Sunday, April 5, 2009

Editing as Blood Sport

This past week was a bitch: more than the usual amount of BS and dysfunction at work, and the deadline for my freelance edit of a horrendous manuscript. I made it through—barely.

Friday night, still reeling from the war on two fronts, my blood pressure was 137/78—well above average for me. Last night, my reading was 89/53.

Sometimes, numbers don't lie.

Ask an Editor

I recently had an opportunity to sit down with Anabela Cerezo, shortly after she ended her ten-year stint as chief copy editor for the London edition of the Wall Street Journal.

While I knew that Anabela could offer many enlightening comments on her career and the state of the editing profession, I wanted to get her perspective on the Obama presidency from the across the pond. The following are highlights.

Me: First, let me thank you, Anabela, for speaking with me today. I know you’re busy planning your retirement.

AC: Bud, any time spent not editing is a pleasure.

Me: Amen to that, Anabela. OK, so let’s take a look at some of the many issues on the president’s overflowing plate. First up, priorities.
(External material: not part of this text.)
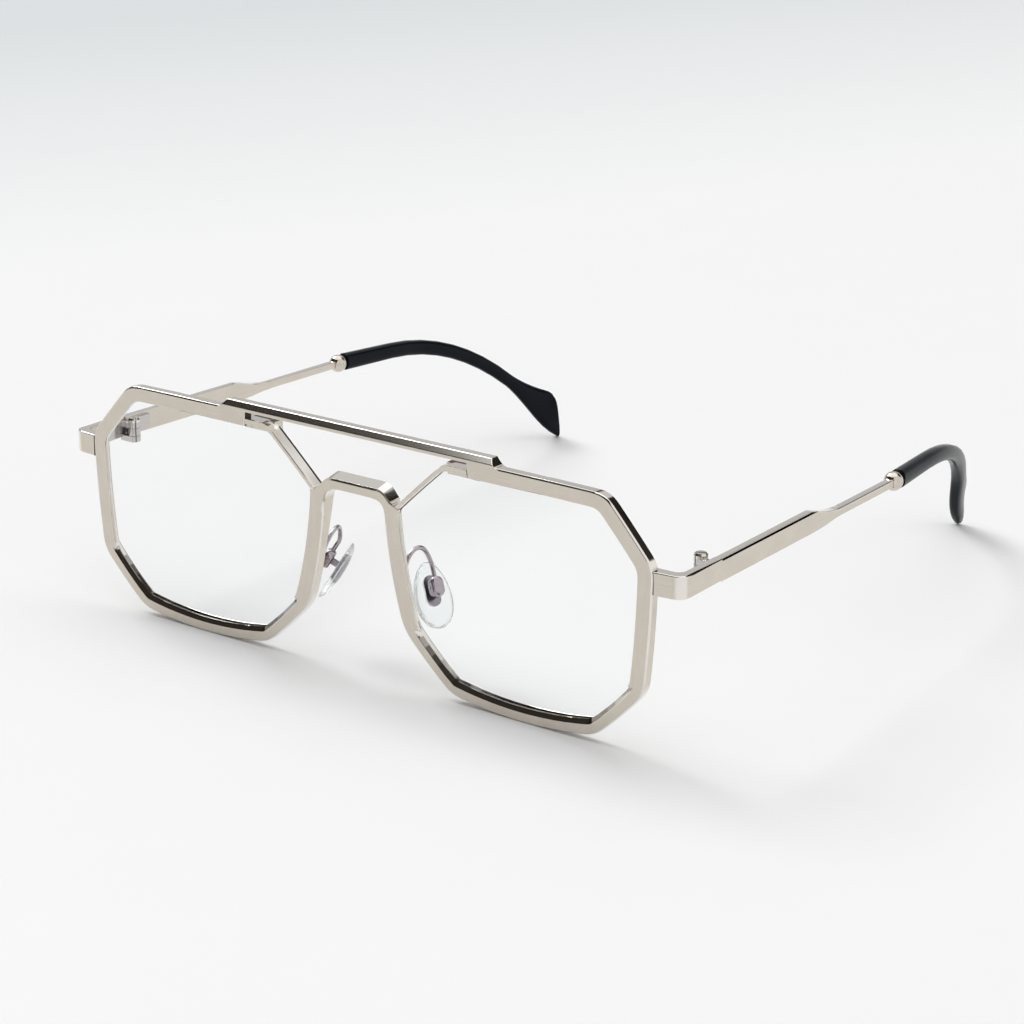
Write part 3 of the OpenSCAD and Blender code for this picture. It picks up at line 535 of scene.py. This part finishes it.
def in_temple_seam(place, facing):
    return abs(place[1] - TEMPLE_START) < SEAM_REACH and 0.3 < abs(facing[1]) < 0.9


def in_notch(place, facing):
    return abs(place[0] - NOTCH_WALL) < 0.1 and place[2] > 46 and facing[0] < -0.9


def on_block_top(place, facing):
    behind_wire = BLOCK_INNER_END < place[0] < NOTCH_WALL and place[1] > 1.9
    return behind_wire and place[2] > BLOCK_TOP - 0.1 and facing[2] > 0.9


def smooth_line(points, steps):
    """Points along the smooth curve through the given ones, with so many steps between each two."""
    points = [2 * points[0] - points[1]] + points + [2 * points[-1] - points[-2]]
    line = []
    for a, b, c, d in zip(points, points[1:], points[2:], points[3:]):
        slope, bend, twist = c - a, 2 * a - 5 * b + 4 * c - d, 3 * b - a - 3 * c + d
        for step in range(steps):
            t = step / steps
            line.append(0.5 * (2 * b + slope * t + bend * t * t + twist * t ** 3))
    return line + [points[-2]]


def tube(name, route, radius, material, sides=16, steps=7):
    """A round wire along a smooth line through the route's points, all in millimetres."""
    line = smooth_line([Vector(point) * MM for point in route], steps)
    turns = [2 * math.pi * k / sides for k in range(sides)]
    work = bmesh.new()
    side = None
    rings = []
    for index, centre in enumerate(line):
        along = (line[min(index + 1, len(line) - 1)] - line[max(index - 1, 0)]).normalized()
        side = side or along.orthogonal()
        side = (side - along * side.dot(along)).normalized()
        high = along.cross(side)
        spokes = [side * math.cos(turn) + high * math.sin(turn) for turn in turns]
        rings.append([work.verts.new(centre + radius * MM * spoke) for spoke in spokes])
    for here, there in zip(rings, rings[1:]):
        for k in range(sides):
            after = (k + 1) % sides
            work.faces.new((here[k], here[after], there[after], there[k])).smooth = True
    work.faces.new(list(reversed(rings[0])))
    work.faces.new(rings[-1])
    bmesh.ops.recalc_face_normals(work, faces=work.faces)
    work.normal_update()
    for edge in work.edges:
        edge.smooth = edge.calc_face_angle(0) <= math.radians(SHARP_TURN)
    return linked(name, work, material)


def smooth_over(names, material, sharp):
    """Pieces that stand for moulded CAD nodes, shaded as the smooth surfaces that they are."""
    for name in names:
        work = cleaned(name)
        for face in work.faces:
            face.smooth = True
        stand_in(name, work, material, sharp)


BODY_OF = {node: body for body, nodes in frame["record"]["behaviour"]["bodies"].items() for node in nodes}

rim_metal = brushed("brushed_rim", rim_grain, NICKEL)
side_metal = brushed("brushed_side", level_grain, NICKEL)
bright_metal = polished("polished_nickel", NICKEL_BRIGHT)
fitting_metal = polished("fitting_steel", STEEL, 0.16)
tip_plastic = acetate("black_acetate")
wire_metal = polished("pad_wire", WIRE_GREY, 0.1)
box_metal = polished("pad_box_metal", BOX_GREY, 0.08)
eyewire_metal = brushed("brushed_eyewire", level_grain, NICKEL, 0.26)
# Painted shade that lines grooves, seams and recesses
recess_shade = painted_recess_shade("painted_recess_shade")

# The CAD nodes that stay
# The ferrules' darker nickel is painted shade
dress(both("ferrule"), polished("ferrule_nickel", NICKEL_SHADED, 0.14))
dress(both("hinge_screw"), bright_metal)
dress(both("closing_screw", "pad_screw"), fitting_metal)
dress(both("pad_insert"), polished("insert_plate", INSERT_GREY, 0.22))
dress(both("lens"), clear_lens("lens_clear"))
dress(both("nose_pad"), silicone("pad_silicone"))

# The CAD nodes that softened pieces stand for
soften(["front_frame"], rim_metal, 0.1, 0.3, first=(is_front_outline, 0.3, 1.0))
soften(both("end_piece"), side_metal, 0.12, 0.3, first=(is_upper_outside, 0.25, 0.0))
soften(both("temple"), side_metal, 0.12, 0.6, first=(is_upper_outside, 0.3, 1.0))
soften(
    both("eyewire"), eyewire_metal, 0.06, 0.2, first=(is_bare_wire, 0.2, 2.0), reshape=crown_wire
)
soften(both("pad_box"), box_metal, 0.08, 0.3, first=(is_box_rim, 0.5, 0.0))
soften(both("front_hinge", "temple_hinge"), fitting_metal, 0.06, 0.2)
smooth_over(both("temple_tip"), tip_plastic, 60)

# Painted shade in the end pieces' groove, the temples' seams, the notch and the closing blocks' tops
darken(both("end_piece"), recess_shade, in_end_piece_gap)
darken(both("temple"), recess_shade, in_temple_seam)
darken(["front_frame"], recess_shade, in_notch)
darken(both("eyewire"), recess_shade, on_block_top)

for side, sign in (("left", 1), ("right", -1)):
    route = [(sign * x, y + FRONT_Y / MM, z) for x, y, z in ARM_ROUTE]
    arm = tube(f"pad_arm_{side}_wire", route, ARM_RADIUS, wire_metal)
    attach(arm, BODY_OF[f"pad_arm_{side}"])
    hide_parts(f"pad_arm_{side}")

# Floor: pale paper, with painted bluish shade that darkens it far to the back left
bpy.ops.mesh.primitive_plane_add(size=FLOOR_SIZE, location=(0, 0, 0))
floor = bpy.context.active_object
floor.name = "floor"
paper = Graph("floor_paper")
place = paper.coordinates()["Object"]
mottle = paper.noise(place, 40.0, 3.0, 0.5)
near_tone = paper.mix_colour(mottle, (0.865, 0.868, 0.868, 1), (0.875, 0.878, 0.878, 1))
# Painted shade: bluer and darker toward the back left
far = paper.span(paper.dot(place, (-0.9, 0.45, 0.0)), 0.30, 0.72)
paper_tone_and_shade = paper.mix_colour(far, near_tone, (0.665, 0.695, 0.71, 1))
paper_shader = paper.node("BsdfPrincipled", {"Base Color": paper_tone_and_shade, "Roughness": 0.6})
floor.data.materials.append(paper.finish(paper_shader.outputs[0]))


# The studio, in directions seen from the glasses: a white sweep to about 21 degrees above the floor, a pale back wall
# over a narrow dark gap, a dark room on the camera's side, a bright right side, a black flag at the back right, a pale
# band along the horizon, and a wide softbox overhead that leans to the back left
world = bpy.data.worlds.new("studio")
bpy.context.scene.world = world
world.use_nodes = True
room = world.node_tree
room.nodes.clear()


def room_node(kind, *inputs, **settings):
    made = room.nodes.new("ShaderNode" + kind)
    for key, value in settings.items():
        setattr(made, key, value)
    for index, value in enumerate(inputs):
        if isinstance(value, bpy.types.NodeSocket):
            room.links.new(value, made.inputs[index])
        elif value is not None:
            made.inputs[index].default_value = value
    return made.outputs


def ramp(value, low, high, new_low, new_high):
    return room_node("MapRange", value, low, high, new_low, new_high, interpolation_type="SMOOTHSTEP")[0]


def toward(direction):
    aim = Vector(direction).normalized()
    return room_node("VectorMath", heading, aim, operation="DOT_PRODUCT")["Value"]


def combined(operation, a, b):
    return room_node("Math", a, b, operation=operation)[0]


heading = room_node("TexCoord")["Generated"]
east, north, up = room_node("SeparateXYZ", heading)
walls = combined("ADD", ramp(up, 0.36, 0.40, SWEEP_LIGHT, 0.0), ramp(up, 0.43, 0.50, 0.0, WALL_LIGHT))
walls = combined("MULTIPLY", walls, ramp(north, -0.25, 0.10, DARK_ROOM, 1.0))
walls = combined("MAXIMUM", walls, ramp(east, 0.32, 0.42, 0.0, SIDE_LIGHT))
walls = combined("MULTIPLY", walls, ramp(toward(FLAG_TOWARD), 0.945, 0.97, 1.0, FLAG_SHADE))
walls = combined("MAXIMUM", walls, ramp(up, 0.05, 0.13, HORIZON_LIGHT, 0.0))
overhead = ramp(toward(SOFTBOX_TOWARD), 0.802, 0.812, 0.0, 1.0)
beside = combined("MULTIPLY", walls, combined("SUBTRACT", 1.0, overhead))
strength = combined("ADD", beside, combined("MULTIPLY", overhead, SOFTBOX_LIGHT))
# The Mix node's last two inputs are its colours
tint = room_node("Mix", ramp(strength, 0.0, 0.5, 0.0, 1.0), *[None] * 5, WARM_DARK, WHITE, data_type="RGBA")
sky = room_node("Background", tint[2], strength)
room_node("OutputWorld", sky[0])

lamp = bpy.data.lights.new("left_lamp", "SUN")
lamp.energy = LAMP_LIGHT
lamp.angle = math.radians(LAMP_SPREAD)
lamp_holder = bpy.data.objects.new("left_lamp", lamp)
bpy.context.scene.collection.objects.link(lamp_holder)
lamp_holder.rotation_euler = Vector(LAMP_LOOK).to_track_quat("-Z", "Y").to_euler()

bpy.context.scene.view_settings.view_transform = "Standard"

# Camera
lens = bpy.data.cameras.new("photo_camera")
lens.lens = CAMERA_LENS
lens.sensor_width = SENSOR
lens.clip_start = 0.01
lens.clip_end = 30
camera = bpy.data.objects.new("photo_camera", lens)
bpy.context.scene.collection.objects.link(camera)
camera.location = (CAMERA_AT[0] * MM, FRONT_Y + CAMERA_AT[1] * MM, CAMERA_AT[2] * MM)
camera.rotation_euler = Vector(CAMERA_LOOK).to_track_quat("-Z", "Y").to_euler()
bpy.context.scene.camera = camera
Should Obama focus on the environment or intelligence gathering?

AC: Place i before e except after c.

Me: How about the ongoing search for Bin Laden?

AC: A singular subject takes a singular verb, while a plural subject takes a plural verb.

Me: In terms of the financial crisis, who is more to blame, New York or Washington?

AC: To find the subject and verb, always find the verb first. Then ask who or what performed the verb.

Me: How do you see the prospects for improved relations between the U.S., Russia, and China?

AC: Between refers to two. Among is used for three or more.

Me: As they say, a trillion here, a trillion there, and we’re talking real money. What can Obama do to convey the scope of the economic problem?

AC: The simplest way to express large numbers is best. Round numbers are usually spelled out.

Me: There are many so-called experts chiming in with their recommended solutions to a host of problems. How are they doing in presenting their cases?

AC: Omit unnecessary words, and avoid a succession of loose sentences.

Me: And finally, some believe that Congress has too readily accommodated the president’s agenda. Is this claim legitimate?

AC: Use the active voice unless you specifically need to use the passive voice.

Me: Anabela, I want to thank you for taking time to speak with me this morning, and I appreciate, as always, your considered opinions. Best of luck to you.

AC: Bud, you’re more than welcome. And remember, always run spell-check.

Thursday, April 2, 2009

Persona non grata IV

The players: G is one of our two proposal coordinators. S is a contract proposal manager, called in on a regular basis. He and I have had several conversations. S knows I’m the sole editor in the proposal center.

The following is an unedited email:

Hi G, Could you have a quick edit done on this paragraph (e.g. use of semi colons on last line, etc.. I need this today by say 2 PM. I need to have authors repllicate all but the yellow highlited portion in a number of sections, therefore, I want to get it right the first time! Thanks, S

As you might have noticed, S doesn’t mention me specifically. (Please note: rhetorical question coming.) Is there someone else to do “a quick edit”? G passed his request on to me, and I quickly edited S’s graph.

S was in the office today. Post-edit I passed him twice. Nary a word of greeting or thanks.

I wish I truly were invisible. I could save a lot of money at Starbucks, for example.